Government moves to 'rationalise' ONGC, OIL subsidy burden

While there is no move yet to deregulate diesel prices, the petroleum ministry proposes to rationalise the subsidy-sharing mechanism for state-run oil producers, which would reduce the burden on Oil & Natural Gas Corp and Oil India Ltd as well as increase income for oil-producing states such as Gujarat and Assam.

Sources said the ministry proposes to consider the OID (oil industry development) cess paid by ONGC and OIL as part of their subsidy share. In return, the companies would pay royalty to states on the full price of crude and not the discounted rate offered to government refiners.

The twin measures would ensure a predictable return for the oil producers and help them plan their investment for exploration. The move on royalty would remove a major cause of legal dispute with oil producers.

ONGC and OIL give discounts to help state refiners cover part of their losses from selling diesel and cooking fuels at government-capped rates. Over the years, this discount has risen from 30 per cent in 2008-09 to 48 per cent in 2013-14.
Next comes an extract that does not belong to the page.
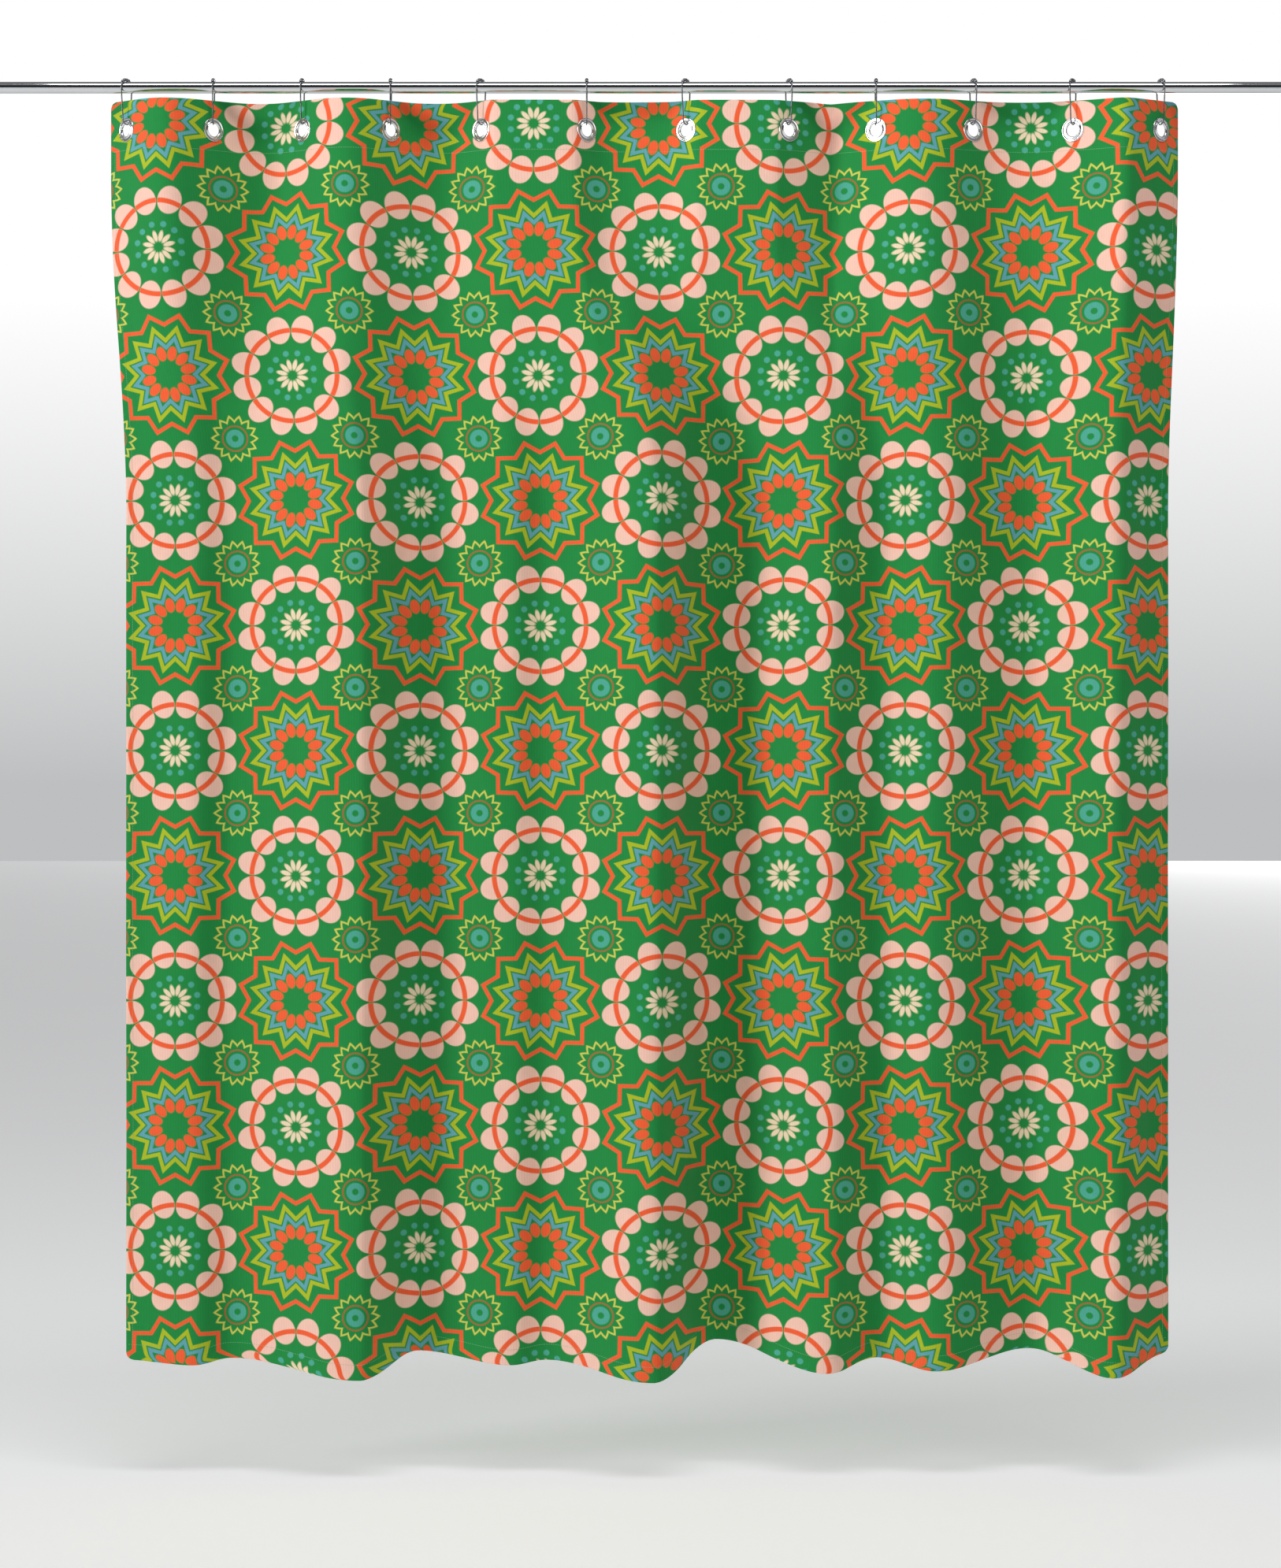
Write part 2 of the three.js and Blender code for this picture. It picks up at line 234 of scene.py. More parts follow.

According to the most recent reckoning, the discount stood at $56 on a barrel of crude. In addition, the producers also paid $18-19 as Central and state levies on each barrel of oil. Against a minimum return of $65 a barrel required to provide money for future exploration, the companies have been getting only $31 on a price of $105 per barrel.

The companies also pay Rs4,500 and Rs900 per tonne as OID cess for oil produced from pre-NELP exploration blocks and pre-NELP discovered fields, respectively. Since 1974-75, the Centre has mopped up Rs118,507 crore from this cess but has only transferred Rs902 crore to Oil Industries Development Board, the custodian.

Since the government is apparently using this money to plug fiscal deficit or pay subsidy, there is enough rationale to consider the cess as subsidy share from producers.

The proposal on state royalty cess has been prompted by the Gujarat government's demand for calculating the levy at full price, instead of the discounted price of oil produced from the state. The state moved the Gujarat High Court and won its argument.

ONGC thereupon moved the Supreme Court, which stayed the high court order but asked ONGC to pay royalty at pre-discount price till the case is decided. Taking a cue from Gujarat, the Assam government too has written to the Centre seeking royalty on pre-discount price. Oil producers pay royalty at the rate 20 per cent of the crude price.